Consider the alternative: the reactive mentality. If an organisation delegates all data security responsibility to the IT department, providing only sufficient resource to pursue regulatory and legal compliance standards, they are at risk. This is because complacency is the biggest threat to data security in the UK today and the greatest trap into which many organisations fall; believing that if they are compliant, they are secure. They are not. In an ever-evolving digital world the threat to data security continues to grow and if a breach occurs, then being compliant provides little in the way of defence. All they can do is to react to the crisis as best they can.
The cursory glance at the news reveals any number of headline stories detailing devastating breaches, hefty fines and chaotic attempts to remedy the situation. If we consider how those organisations were affected, it was not just the impact of the fines imposed, but also the damage inflicted on reputation and customer confidence. In fact, statistics from the National Cyber Security Alliance show that 60 percent of small and mid-sized businesses go out of business within six months of a breach. The impact on large corporates and organisations can be just as devastating.

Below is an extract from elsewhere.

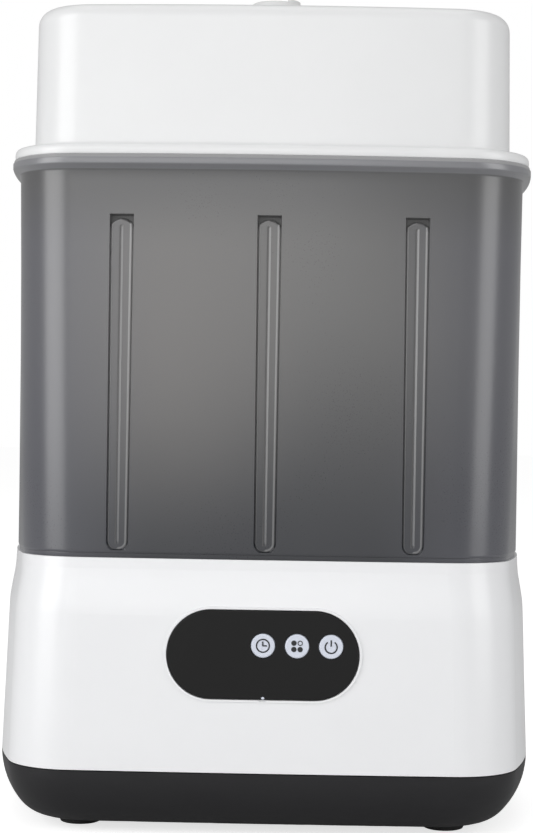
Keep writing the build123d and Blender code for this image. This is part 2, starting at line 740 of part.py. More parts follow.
clamp_top_z = DECK_UNDER_Z - plate_boss
clamp_foot_z = element_z
clamp_leg_r = PLATE_WALL_R + 2.4
clamp_toe_r = HEATER_R + HEATER_TUBE_R + FIT_GAP
with BuildPart() as clamp_ring:
    with BuildSketch(Plane.XY.offset(clamp_top_z)):
        with Locations((0, PLATE_Y)):
            Circle(PLATE_FLANGE_R + 5)
            Circle(PLATE_WALL_R + 2, mode=Mode.SUBTRACT)
    extrude(amount=-CLAMP_METAL)
    for turn in range(STUDS):
        angle = radians(90 + 360 / STUDS * turn)
        leg_plane = Plane(
            origin=(0, PLATE_Y, 0),
            x_dir=(cos(angle), sin(angle), 0),
            z_dir=(sin(angle), -cos(angle), 0),
        )
        with BuildSketch(leg_plane):
            with BuildLine():
                Polyline(
                    (clamp_leg_r, clamp_top_z),
                    (clamp_leg_r + CLAMP_METAL, clamp_top_z),
                    (clamp_leg_r + CLAMP_METAL, clamp_foot_z - CLAMP_METAL),
                    (clamp_toe_r, clamp_foot_z - CLAMP_METAL),
                    (clamp_toe_r, clamp_foot_z),
                    (clamp_leg_r, clamp_foot_z),
                    close=True,
                )
            make_face()
        extrude(amount=CLAMP_LEG / 2, both=True)
    with BuildSketch(Plane.XY.offset(clamp_foot_z)):
        with Locations((0, PLATE_Y)):
            with PolarLocations(stud_ring_r, STUDS, start_angle=90):
                Circle(STUD_R + SLIDE_GAP)
    extrude(amount=-2 * CLAMP_METAL, mode=Mode.SUBTRACT)
save(clamp_ring, "clamp_ring")

with BuildPart() as clamp_nuts:
    with BuildSketch(Plane.XY.offset(clamp_foot_z - CLAMP_METAL)):
        with Locations((0, PLATE_Y)):
            with PolarLocations(stud_ring_r, STUDS, start_angle=90):
                RegularPolygon(NUT_ACROSS / 2, 6, major_radius=False)
                Circle(STUD_R + SCREW_GAP, mode=Mode.SUBTRACT)
    extrude(amount=-NUT_HEIGHT)
save(clamp_nuts, "clamp_nuts")

with BuildPart() as thermostats:
    with BuildSketch(Plane.XY.offset(element_z)):
        with Locations((-THERMOSTAT_X, PLATE_Y), (THERMOSTAT_X, PLATE_Y)):
            Circle(THERMOSTAT_R)
    extrude(amount=-THERMOSTAT_HEIGHT)
    with BuildSketch(Plane.XY.offset(element_z)):
        with Locations((-THERMOSTAT_X, PLATE_Y), (THERMOSTAT_X, PLATE_Y)):
            SlotOverall(2 * THERMOSTAT_R + 10, 5, rotation=90)
    extrude(amount=-1)
    with BuildSketch(Plane.XY.offset(element_z - THERMOSTAT_HEIGHT)):
        with Locations((-THERMOSTAT_X, PLATE_Y), (THERMOSTAT_X, PLATE_Y)):
            with GridLocations(9, 0, 2, 1):
                Rectangle(0.8, 6.3)
    extrude(amount=-7)
save(thermostats, "thermostats")


# Control panel: black lens, three sprung buttons, the board behind them with switches and display
button_places = [(BUTTON_PITCH * step, BUTTON_RISE) for step in range(3)]
button_names = ["button_timer", "button_mode", "button_power"]
switch_top_depth = PANEL_LENS + BUTTON_FLANGE + 3.2
switch_height = BOARD_DEPTH - switch_top_depth - BUTTON_TRAVEL - SLIDE_GAP

with BuildPart() as control_panel:
    with BuildSketch(panel_plane.offset(-PANEL_LENS)):
        SlotOverall(PANEL_WIDTH, PANEL_HEIGHT)
    extrude(amount=PANEL_LENS + PANEL_PROUD * 0.4)
    fillet(control_panel.faces().sort_by(Axis.Y)[0].edges(), 0.5)
    with BuildSketch(panel_plane.offset(-PANEL_LENS)):
        with Locations(*button_places):
            Circle(BUTTON_R + SLIDE_GAP)
    extrude(amount=PANEL_LENS + OVERCUT, mode=Mode.SUBTRACT)
save(control_panel, "control_panel")

for button_name, button_place in zip(button_names, button_places):
    with BuildPart() as button:
        with BuildSketch(panel_plane.offset(-PANEL_LENS)):
            with Locations(button_place):
                Circle(BUTTON_R)
        extrude(amount=PANEL_LENS + BUTTON_PROUD)
        fillet(button.faces().sort_by(Axis.Y)[0].edges(), 0.45)
        with BuildSketch(panel_plane.offset(-PANEL_LENS)):
            with Locations(button_place):
                Circle(BUTTON_FLANGE_R)
        extrude(amount=-BUTTON_FLANGE)
        with BuildSketch(panel_plane.offset(-PANEL_LENS - BUTTON_FLANGE)):
            with Locations(button_place):
                Circle(STEM_R)
        extrude(amount=PANEL_LENS + BUTTON_FLANGE - switch_top_depth)
    save(button, button_name)

with BuildPart() as control_board:
    with BuildSketch(panel_plane.offset(-BOARD_DEPTH)):
        RectangleRounded(BOARD_WIDTH, BOARD_HEIGHT, 3)
        with Locations(*board_post_places):
            Circle(BOARD_SCREW_R + SLIDE_GAP, mode=Mode.SUBTRACT)
    extrude(amount=-BOARD)
save(control_board, "control_board")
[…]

This is not to undermine the need for compliance. Far from it. Those who meet the regulatory and legislative requirements for their industry are of course better placed than those that do not. Data security is however, not simply a question of compliance. It is a question of being cyber savvy and, among other things, that means taking a proactive stance. It also includes investing time and dedicated resource.
There are a number of issues which are holding organisations back from being proactive when it comes to data security. The main one is board-level engagement. The fact is that IT leaders find it a challenge to get their boards to spend money on cyber and data security programmes. There is a reason for this. Many tell us that obtaining buy-in for data security programmes is made difficult because of a lack of understanding from their boards, whether this is in terms of not understanding the damage to BAU, reputation, potential fines or otherwise.
Yet well-informed board directors see an investment in data security as a justifiable business expense. They understand that an agile, proactive cyber defence strategy represents a significant investment but that this is set against the potential level of fines and the subsequent damage to a business that a breach could bring. In this context, any cost is seen as relative.
What’s more, if a data security strategy is precisely scoped and focused, the investment will pay dividends because of the additional layer of expertise brought by specialist consultants, which add value and can even help to reduce costs over time. Their varied sector knowledge and experience can drive an initial testing programme so that business vulnerabilities are discovered before they can be exploited. Intelligence is then gathered to help shape a well-planned, cost-effective, ongoing data security solution, meaning they will not be asked to buy products or services they do not need. Just the ones they do.
It’s perhaps inevitable that there is always a surge in demand for data security services following a high profile breach. We read the shocking figures of organisations affected and fines levied and this can go a long way to focusing board level attention. Although this is another form of being reactive, it may have the positive result of helping those responsible to exert the influence required at board level to pursue a proactive forward-thinking strategy.